People v DeLaRosa |
2022 NY Slip Op 07201 |
Decided on December 20, 2022 |
Appellate Division, First Department |
Published by New York State Law Reporting Bureau pursuant to Judiciary Law § 431. |
This opinion is uncorrected and subject to revision before publication in the Official Reports. |
Decided and Entered: December 20, 2022
Before: Manzanet-Daniels, J.P., Oing, Singh, Scarpulla, Pitt-Burke, JJ.
Ind No. 3687/05 Appeal No. 16943 Case No. 2022-00418
v
Wander Duran DeLaRosa, Defendant-Appellant.
Law Offices of Danielle Neroni, Albany (Angela Kelley of counsel), for appellant.
Alvin L. Bragg, Jr., District Attorney, New York (Julia Gorski of counsel), for respondent.
Order, Supreme Court, New York County (Daniel P. Conviser, J.), entered on or about February 24, 2021, which denied defendant's CPL 440.10 motion to vacate a judgment of conviction rendered September 13, 2010, unanimously affirmed.
After a hearing, the court properly denied defendant's motion, in which he claimed that his attorney rendered ineffective assistance by misadvising him that he would not be subject to deportation proceedings as a result of his guilty plea (see People v McDonald, 1 NY3d 109, 115 [2003]). There is no basis for disturbing the court's credibility determinations and detailed findings of fact (see People v Mebuin, 181 AD3d 469, 470 [1st Dept 2020], lv denied 35 NY3d 1047 [2020]).
In 2010, after successfully obtaining vacatur of defendant's 2006 drug sale conviction, defense counsel obtained a replacement disposition whereby defendant pleaded guilty to criminal possession of a controlled substance in the third degree based on the weight of the drugs possessed (Penal Law § 220.16[12]).
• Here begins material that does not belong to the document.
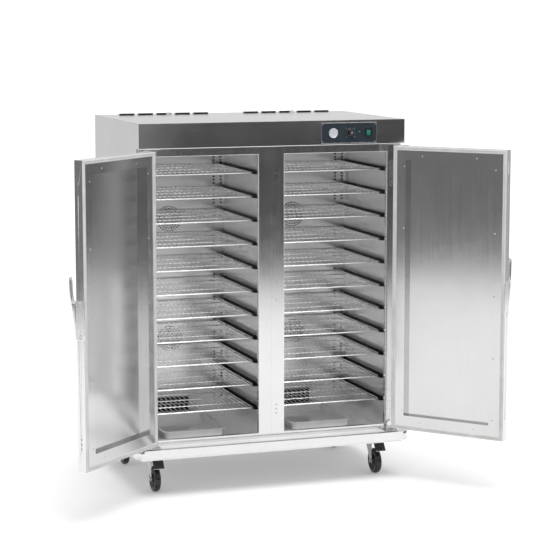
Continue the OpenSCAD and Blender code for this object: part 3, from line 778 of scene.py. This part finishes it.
def add_panel_trim():
    """Thin bright frame round the control panel, and the black surround of the switch."""
    low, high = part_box("control_panel")
    face = low.y + PANEL_STEP
    bm = bmesh.new()
    rings = []
    for inset, out in ((-3.0, -0.2), (-2.4, 1.0), (0.2, 1.2), (0.9, 0.0)):
        i = inset * MM
        rings.append([bm.verts.new((x, face - out * MM, z)) for x, z in (
            (low.x + i, low.z + i), (high.x - i, low.z + i),
            (high.x - i, high.z - i), (low.x + i, high.z - i))])
    for a, b in zip(rings, rings[1:]):
        ring_join(bm, a, b)
    piece("panel_trim", bm, "zinc", "cabinet")
    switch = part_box("power_rocker")
    centre = (switch[0] + switch[1]) / 2
    bm = bmesh.new()
    layers = []
    for w, h, out in ((36, 44, 1.6), (35, 43, 3.4), (26.4, 34.4, 3.6), (25, 33, 1.0)):
        layers.append([bm.verts.new((centre.x + x, face - out * MM, centre.z + z))
                       for x, z in round_rect(w * MM, h * MM, 3 * MM)])
    for a, b in zip(layers, layers[1:]):
        ring_join(bm, a, b)
    piece("switch_surround", bm, "black", "cabinet", smooth=True)


def add_beads():
    """Rolled hems along the control housing and round both door openings."""
    low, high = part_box("fascia")
    r = 2.6 * MM
    bm = bmesh.new()
    for z, radius in ((low.z + 0.4 * MM, r), (high.z - 0.6 * MM, r * 0.8)):
        rod(bm, (low.x, low.y + r, z), (high.x, low.y + r, z), radius, 12)
    piece("housing_hems", bm, "bright", "cabinet", smooth=True)
    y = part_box("front_frame")[0].y + 0.6 * MM
    bm = bmesh.new()
    for side in SIDES:
        middle = bay_middle(side)
        x0, x1 = middle - OPENING_HALF, middle + OPENING_HALF
        path = [(x1, y, OPENING_LOW), (x1, y, OPENING_HIGH),
                (x0, y, OPENING_HIGH), (x0, y, OPENING_LOW)]
        for a, b in zip(path, path[1:]):
            rod(bm, a, b, 1.1 * MM, 8)
    piece("opening_hems", bm, "bright", "cabinet", smooth=True)


def bay_middle(side):
    """Middle of a compartment across the cabinet."""
    low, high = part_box("shelf_%s_6" % side)
    return (low.x + high.x) / 2


def add_fans():
    """Axial fan behind each ring of holes."""
    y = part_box("air_ducts")[1].y + 14 * MM
    for side in SIDES:
        for level, z in FAN_HEIGHTS.items():
            bm = fan(Vector((bay_middle(side), y, z)))
            piece("fan_%s_%s" % (side, level), bm, "black", "cabinet", smooth=True)


def fan(centre):
    """Motor, guard ring and five twisted blades that face the front."""
    bm = bmesh.new()
    lathe(bm, [(20 * MM, 0), (22 * MM, 2 * MM), (22 * MM, 38 * MM), (0, 40 * MM)],
          centre, (0, 1, 0), 32)
    lathe(bm, [(70 * MM, 0), (72 * MM, 0), (72 * MM, 32 * MM), (70 * MM, 32 * MM), (70 * MM, 0)],
          centre, (0, 1, 0), 48)
    blades = 5
    for k in range(blades):
        verts = [[bm.verts.new(blade_point(centre, 2 * math.pi * k / blades, r, t))
                  for t in (0, 0.33, 0.67, 1)] for r in (21, 33, 45, 57, 68)]
        for a, b in zip(verts, verts[1:]):
            for j in range(3):
                bm.faces.new((a[j], a[j + 1], b[j + 1], b[j]))
    return bm


def blade_point(centre, start, r, t):
    """Point on a blade: r mm from the middle, and t of the way across its chord."""
    a = start + t * (0.5 + 0.004 * r)
    return centre + Vector((r * MM * math.cos(a), (6 + 20 * t) * MM, r * MM * math.sin(a)))


def add_small_fasteners():
    """Screws of the control panel, the back and the lid."""
    bm = bmesh.new()
    low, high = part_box("control_panel")
    for x in (low.x + 6 * MM, high.x - 6 * MM):
        for z in (low.z + 6 * MM, high.z - 6 * MM):
            screw(bm, (x, low.y + PANEL_STEP, z), (0, -1, 0), 1.9 * MM)
    low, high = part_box("outer_shell")
    columns, half_way = 7, 900 * MM
    for k in range(columns):
        x = low.x + (k + 0.5) * (high.x - low.x) / columns
        for z in (low.z + 80 * MM, half_way, high.z - 40 * MM):
            screw(bm, (x, high.y, z), (0, 1, 0), 3.6 * MM)
    low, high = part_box("top_panel")
    for x in (low.x + 40 * MM, (low.x + high.x) / 2, high.x - 40 * MM):
        for y in (low.y + 30 * MM, high.y - 30 * MM):
            screw(bm, (x, y, LID_Z), (0, 0, 1), 3.6 * MM)
    piece("body_screws", bm, "screw", "cabinet")


def add_back_panel():
    """Raised border of the service panel on the back."""
    low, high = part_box("outer_shell")
    y = high.y - 12 * MM             # the cable gland stands 12 mm proud of the sheet
    w, h = (high.x - low.x) * 0.86, (high.z - low.z) * 0.84
    middle_x, middle_z = (low.x + high.x) / 2, (low.z + high.z) / 2 + 30 * MM
    bm = bmesh.new()
    rings = []
    for inset, out in ((0, 0), (0, 1.6), (4, 2.4), (26, 2.4), (30, 0.8), (31, 0.2)):
        outline = round_rect(w - 2 * inset * MM, h - 2 * inset * MM, 8 * MM)
        rings.append([bm.verts.new((middle_x - x, y + out * MM, middle_z + z))
                      for x, z in outline])
    for a, b in zip(rings, rings[1:]):
        ring_join(bm, a, b)
    bmesh.ops.recalc_face_normals(bm, faces=bm.faces)
    piece("back_border", bm, "sheet_up", "cabinet", smooth=True)


# ---------------------------------------------------------------- studio

def make_stage():
    """White floor, even light from overhead, and a studio wall that only reflections see."""
    make_floor()
    make_wall()
    make_sun()
    make_world()
    bpy.context.scene.view_settings.view_transform = "Standard"


def make_floor():
    bm = bmesh.new()
    bmesh.ops.create_grid(bm, x_segments=1, y_segments=1, size=90.0)
    stage_object("floor", bm, floor_material())


def make_wall():
    """Low ring of dark and light flags, which lets the overhead light in above it."""
    sides, radius = 96, 7.0
    angles = [2 * math.pi * k / sides for k in range(sides)]
    bm = bmesh.new()
    rings = [[bm.verts.new((radius * math.cos(a), radius * math.sin(a), z)) for a in angles]
             for z in (0.004, 0.9, 1.8)]
    for a, b in zip(rings, rings[1:]):
        ring_join(bm, a, b)
    wall = stage_object("studio_wall", bm, wall_material())
    wall.visible_camera = False
    wall.visible_diffuse = False
    wall.visible_shadow = False
    wall.visible_transmission = False


def make_sun():
    """Broad overhead light, tilted so that the shadow falls a little to the back."""
    data = bpy.data.lights.new("overhead", "SUN")
    data.energy = 2.6
    data.angle = math.radians(40)
    sun = bpy.data.objects.new("overhead", data)
    sun.rotation_euler = (math.radians(14), 0.0, 0.0)
    bpy.context.scene.collection.objects.link(sun)


def make_world():
    """White surroundings, a little brighter to the camera than to the cabinet."""
    world = bpy.data.worlds.new("studio")
    world.use_nodes = True
    nodes, links = world.node_tree.nodes, world.node_tree.links
    seen, lit = nodes["Background"], nodes.new("ShaderNodeBackground")
    for background, strength in ((seen, 1.05), (lit, 0.85)):
        background.inputs["Color"].default_value = (1, 1, 1, 1)
        background.inputs["Strength"].default_value = strength
    path, mix = nodes.new("ShaderNodeLightPath"), nodes.new("ShaderNodeMixShader")
    links.new(path.outputs["Is Camera Ray"], mix.inputs["Fac"])
    links.new(lit.outputs["Background"], mix.inputs[1])
    links.new(seen.outputs["Background"], mix.inputs[2])
    links.new(mix.outputs["Shader"], nodes["World Output"].inputs["Surface"])
    bpy.context.scene.world = world


def stage_object(name, bm, material):
    mesh = bpy.data.meshes.new(name)
    bm.to_mesh(mesh)
    bm.free()
    mesh.materials.append(material)
    obj = bpy.data.objects.new(name, mesh)
    bpy.context.scene.collection.objects.link(obj)
    return obj


def floor_material():
    s = Shader("floor", Roughness=0.8, Emission_Color=(1, 1, 1, 1), Emission_Strength=0.19)
    s.main.inputs["Base Color"].default_value = (0.62, 0.62, 0.62, 1)
    return s.material


def wall_material():
    """Dark in front of the cabinet and light behind it, by the direction from the middle."""
    s = Shader("studio_wall")
    tree = s.material.node_tree
    place = s.nodes.new("ShaderNodeSeparateXYZ")
    s.link(s.nodes.new("ShaderNodeTexCoord").outputs["Object"], place.inputs["Vector"])
    turn = s.nodes.new("ShaderNodeMath")
    turn.operation = "ARCTAN2"
    s.link(place.outputs["X"], turn.inputs[0])
    back = s.nodes.new("ShaderNodeMath")
    back.operation = "MULTIPLY"
    back.inputs[1].default_value = -1.0
    s.link(place.outputs["Y"], back.inputs[0])
    s.link(back.outputs["Value"], turn.inputs[1])
    share = s.nodes.new("ShaderNodeMapRange")
    share.inputs["From Min"].default_value = -math.pi
    share.inputs["From Max"].default_value = math.pi
    s.link(turn.outputs["Value"], share.inputs["Value"])

    def at(degrees):
        return (degrees + 180) / 360

    light = s.ramp(share.outputs["Result"], (at(-180), 0.7), (at(-125), 0.68), (at(-78), 0.18),
                   (at(-30), 0.18), (at(10.5), 0.2), (at(10.9), 0.055), (at(60), 0.055),
                   (at(115), 0.68), (at(180), 0.7))
    glow = s.nodes.new("ShaderNodeEmission")
    s.link(light, glow.inputs["Color"])
    s.link(glow.outputs["Emission"], tree.nodes["Material Output"].inputs["Surface"])
    return s.material


# ---------------------------------------------------------------- assembly

def dress_cad_nodes():
    """Materials for the CAD nodes that stay, and rounded edges where they show."""
    looks = {
        "outer_shell": "sheet_up", "top_panel": "lid", "insulation": "foam",
        "front_frame": "sheet_up", "chassis": "satin", "bumper": "sheet_across",
        "liner_left": "cavity", "liner_right": "cavity", "air_ducts": "cavity",
        "shelf_runners": "runner", "water_pan_left": "bright", "water_pan_right": "bright",
        "fascia": "sheet_across", "control_panel": "panel", "gauge_and_lamp": "dial",
        "power_rocker": "rocker", "pivot_brackets": "cast", "thermostat_knob": "black",
    }
    edges = {
        "outer_shell": 1.5, "top_panel": 0.8, "chassis": 1.2, "bumper": 2.0, "fascia": 1.2,
        "control_panel": 0.5, "pivot_brackets": 0.8, "power_rocker": 0.8,
        "door_left": 2.0, "door_right": 2.0,
    }
    for side in SIDES:
        looks["door_" + side] = "sheet_up"
        looks["door_liner_" + side] = "lining"
        looks["gasket_" + side] = "seal"
        looks["latch_" + side] = looks["lever_" + side] = "cast"
        looks["pedal_" + side] = "black"
    for name, obj in frame["nodes"].items():
        if name.startswith("fork_"):
            looks[name] = "zinc"
            edges[name] = 0.5
        elif name.startswith("wheel_"):
            looks[name] = "tread"
        elif name.startswith("shelf_") and name != "shelf_runners":
            looks[name] = "wire"
        obj.material_slots[0].material = M[looks[name]]
        if name in edges:
            soften(obj, edges[name] * MM)


make_camera()
M = make_materials()
dress_cad_nodes()
for side in SIDES:
    for number in range(1, 12):
        add_shelf(side, number)
    add_gasket(side)
    add_door_screws(side)
    add_latch(side)
    add_lever(side)
    add_pedal(side)
for corner in ("front_left", "front_right", "back_left", "back_right"):
    add_wheel(corner)
add_knob()
add_scale()
add_thermometer()
add_lamp()
add_duct_shade()
add_panel_trim()
add_beads()
add_fans()
add_small_fasteners()
add_back_panel()
make_stage()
Unlike a conviction based on intent to sell, the new conviction did not constitute an aggravated felony (8 USC § 1101 [a] [43] [B]; People v George, 183 AD3d 436, 438-39 [1st Dept 2020]), which would have resulted in mandatory deportation (8 USC § 1229b [a] [3]). Instead, with regard to this conviction, defendant qualifies to apply for cancellation of deportation proceedings.
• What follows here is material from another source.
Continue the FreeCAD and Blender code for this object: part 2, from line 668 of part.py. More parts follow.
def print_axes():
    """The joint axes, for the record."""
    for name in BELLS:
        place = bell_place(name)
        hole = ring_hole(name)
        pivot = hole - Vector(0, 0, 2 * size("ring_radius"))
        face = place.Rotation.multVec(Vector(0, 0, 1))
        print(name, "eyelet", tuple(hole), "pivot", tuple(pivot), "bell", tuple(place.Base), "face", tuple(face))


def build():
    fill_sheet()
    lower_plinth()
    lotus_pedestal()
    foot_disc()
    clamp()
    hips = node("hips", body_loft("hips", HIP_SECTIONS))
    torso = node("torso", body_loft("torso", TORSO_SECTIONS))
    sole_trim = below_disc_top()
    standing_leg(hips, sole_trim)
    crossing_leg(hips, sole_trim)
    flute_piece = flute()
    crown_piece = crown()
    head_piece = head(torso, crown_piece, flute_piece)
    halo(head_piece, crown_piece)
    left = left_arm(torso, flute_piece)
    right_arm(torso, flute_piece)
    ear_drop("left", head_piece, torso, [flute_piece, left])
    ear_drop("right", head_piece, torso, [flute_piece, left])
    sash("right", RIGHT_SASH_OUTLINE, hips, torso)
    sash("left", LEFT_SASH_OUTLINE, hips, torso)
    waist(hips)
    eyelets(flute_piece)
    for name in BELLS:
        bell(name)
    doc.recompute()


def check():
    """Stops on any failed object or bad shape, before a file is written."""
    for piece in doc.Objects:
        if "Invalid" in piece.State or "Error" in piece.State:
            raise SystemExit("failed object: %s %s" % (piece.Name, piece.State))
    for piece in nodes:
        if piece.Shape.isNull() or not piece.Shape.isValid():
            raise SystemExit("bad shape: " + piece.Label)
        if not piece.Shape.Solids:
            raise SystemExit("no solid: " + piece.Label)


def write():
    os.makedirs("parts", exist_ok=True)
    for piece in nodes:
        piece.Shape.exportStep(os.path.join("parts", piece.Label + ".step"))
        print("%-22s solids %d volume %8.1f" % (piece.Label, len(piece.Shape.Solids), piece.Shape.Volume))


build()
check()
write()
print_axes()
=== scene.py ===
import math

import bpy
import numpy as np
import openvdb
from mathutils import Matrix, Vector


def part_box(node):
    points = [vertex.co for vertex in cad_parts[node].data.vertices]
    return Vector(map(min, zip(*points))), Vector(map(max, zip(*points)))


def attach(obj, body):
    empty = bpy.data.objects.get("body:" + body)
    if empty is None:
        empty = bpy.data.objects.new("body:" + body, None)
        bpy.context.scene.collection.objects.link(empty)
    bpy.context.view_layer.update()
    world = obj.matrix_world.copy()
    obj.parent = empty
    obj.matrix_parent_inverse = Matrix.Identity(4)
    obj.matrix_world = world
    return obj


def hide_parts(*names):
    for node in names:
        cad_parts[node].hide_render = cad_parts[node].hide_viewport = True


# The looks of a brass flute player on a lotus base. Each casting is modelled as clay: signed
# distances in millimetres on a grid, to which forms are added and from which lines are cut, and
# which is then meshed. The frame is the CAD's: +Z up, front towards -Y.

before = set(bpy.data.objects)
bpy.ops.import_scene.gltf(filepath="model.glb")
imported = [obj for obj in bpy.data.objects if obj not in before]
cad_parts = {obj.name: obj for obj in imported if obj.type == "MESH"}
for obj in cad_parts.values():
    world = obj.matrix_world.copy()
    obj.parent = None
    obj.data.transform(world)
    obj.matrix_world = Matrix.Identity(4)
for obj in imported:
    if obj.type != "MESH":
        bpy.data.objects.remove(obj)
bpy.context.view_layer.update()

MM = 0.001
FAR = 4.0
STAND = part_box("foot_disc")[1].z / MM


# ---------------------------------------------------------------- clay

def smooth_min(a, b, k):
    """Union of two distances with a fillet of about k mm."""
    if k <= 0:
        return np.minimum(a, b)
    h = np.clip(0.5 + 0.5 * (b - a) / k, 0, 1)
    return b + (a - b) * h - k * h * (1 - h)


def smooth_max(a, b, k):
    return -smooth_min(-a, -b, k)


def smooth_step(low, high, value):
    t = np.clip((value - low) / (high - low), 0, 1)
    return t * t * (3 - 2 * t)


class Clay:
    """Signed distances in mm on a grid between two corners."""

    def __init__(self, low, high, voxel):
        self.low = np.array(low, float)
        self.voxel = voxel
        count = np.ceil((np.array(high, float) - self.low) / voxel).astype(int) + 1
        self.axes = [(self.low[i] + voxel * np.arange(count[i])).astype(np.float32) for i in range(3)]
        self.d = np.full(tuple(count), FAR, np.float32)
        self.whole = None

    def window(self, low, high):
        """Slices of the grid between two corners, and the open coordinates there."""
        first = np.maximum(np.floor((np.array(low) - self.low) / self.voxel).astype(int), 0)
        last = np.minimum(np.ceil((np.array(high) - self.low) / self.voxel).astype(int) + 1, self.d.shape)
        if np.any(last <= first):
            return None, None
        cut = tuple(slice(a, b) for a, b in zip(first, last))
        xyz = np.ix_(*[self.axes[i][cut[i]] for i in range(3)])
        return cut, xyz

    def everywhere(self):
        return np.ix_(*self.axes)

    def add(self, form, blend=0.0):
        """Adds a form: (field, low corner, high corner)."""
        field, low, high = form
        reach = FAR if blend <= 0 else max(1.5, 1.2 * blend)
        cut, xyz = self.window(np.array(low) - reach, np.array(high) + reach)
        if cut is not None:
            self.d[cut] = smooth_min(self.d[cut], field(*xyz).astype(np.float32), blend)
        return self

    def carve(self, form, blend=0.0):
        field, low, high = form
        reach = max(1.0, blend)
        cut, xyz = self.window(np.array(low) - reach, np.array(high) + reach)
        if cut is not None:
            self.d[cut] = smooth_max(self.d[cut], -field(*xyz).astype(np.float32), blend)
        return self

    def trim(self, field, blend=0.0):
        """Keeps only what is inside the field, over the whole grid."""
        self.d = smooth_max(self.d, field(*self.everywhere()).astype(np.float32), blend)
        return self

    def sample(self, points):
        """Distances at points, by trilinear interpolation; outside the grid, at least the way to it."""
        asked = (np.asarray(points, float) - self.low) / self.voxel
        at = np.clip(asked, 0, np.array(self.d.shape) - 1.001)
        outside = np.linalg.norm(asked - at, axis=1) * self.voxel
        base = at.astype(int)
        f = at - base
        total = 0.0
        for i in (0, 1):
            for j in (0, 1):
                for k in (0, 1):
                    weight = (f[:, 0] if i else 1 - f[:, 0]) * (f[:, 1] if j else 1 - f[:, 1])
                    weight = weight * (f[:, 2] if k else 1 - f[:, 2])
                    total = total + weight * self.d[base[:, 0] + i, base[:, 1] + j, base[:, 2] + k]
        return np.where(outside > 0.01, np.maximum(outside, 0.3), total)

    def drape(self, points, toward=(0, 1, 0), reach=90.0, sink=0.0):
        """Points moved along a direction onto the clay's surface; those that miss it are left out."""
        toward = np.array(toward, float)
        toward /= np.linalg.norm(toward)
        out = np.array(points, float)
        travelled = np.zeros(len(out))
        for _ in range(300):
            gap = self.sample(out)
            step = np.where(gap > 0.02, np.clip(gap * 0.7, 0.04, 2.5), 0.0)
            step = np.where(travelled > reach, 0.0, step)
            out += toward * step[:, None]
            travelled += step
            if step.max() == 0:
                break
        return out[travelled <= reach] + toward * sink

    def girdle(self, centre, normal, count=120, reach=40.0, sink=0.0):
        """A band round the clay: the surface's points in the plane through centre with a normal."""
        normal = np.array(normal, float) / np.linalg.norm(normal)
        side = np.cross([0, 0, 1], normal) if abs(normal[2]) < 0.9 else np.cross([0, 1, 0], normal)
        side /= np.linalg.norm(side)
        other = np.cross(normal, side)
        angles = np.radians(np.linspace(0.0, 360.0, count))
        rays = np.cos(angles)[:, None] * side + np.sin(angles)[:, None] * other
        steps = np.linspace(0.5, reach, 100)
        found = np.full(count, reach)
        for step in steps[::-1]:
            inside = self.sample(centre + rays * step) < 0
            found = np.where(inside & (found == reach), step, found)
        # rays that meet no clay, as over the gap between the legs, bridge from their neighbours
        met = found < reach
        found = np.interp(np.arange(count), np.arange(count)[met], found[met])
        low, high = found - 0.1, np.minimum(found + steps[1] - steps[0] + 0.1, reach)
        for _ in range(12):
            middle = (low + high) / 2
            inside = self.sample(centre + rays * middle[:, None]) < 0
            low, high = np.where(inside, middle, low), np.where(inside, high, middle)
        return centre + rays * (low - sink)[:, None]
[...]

Although defense counsel's testimony was unavailable because of his demise, the hearing court properly discredited defendant's testimony that this attorney promised him that this plea would have no immigration consequences. Among other things, the record at the plea allocution contradicted defendant's assertions and no evidence corroborated his claims.
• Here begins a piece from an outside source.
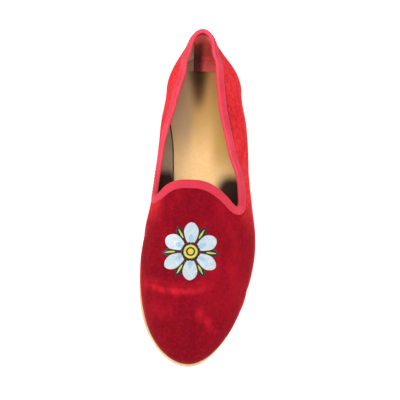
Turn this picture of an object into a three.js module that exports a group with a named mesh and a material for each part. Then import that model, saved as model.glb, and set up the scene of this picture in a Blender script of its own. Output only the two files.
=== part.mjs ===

Defendant also failed to satisfy the requirement of prejudice (see Hill v Lockhart, 474 US 52, 58-59 [1985]; People v Parson, 27 NY3d 1107, 1108 [2016]). During the plea allocution, the court specifically warned defendant that his plea to possession of cocaine was a deportable offense, and counsel did not contradict or undermine, nor did defendant question or object to, the court's statements (see People v McDonald, 167 AD3d 430 [1st Dept 2018], lv denied 33 NY3d 951 [2019]). As noted, this was not a plea to an aggravated felony, and it rendered defendant deportable without requiring mandatory deportation, as was the case with the original plea. Accordingly, the court's warning was accurate, and at the hearing, defendant acknowledged that he had understood the plea court's advice about potential negative immigration consequences. Under these circumstances, the evidence does not support defendant's claim that he was prejudiced by any failure by counsel.
The record otherwise shows that defendant pleaded guilty knowingly, intelligently, and voluntarily (see generally People v Harris, 61 NY2d 9, 19 [1983]).THIS CONSTITUTES THE DECISION AND ORDER
OF THE SUPREME COURT, APPELLATE DIVISION, FIRST DEPARTMENT.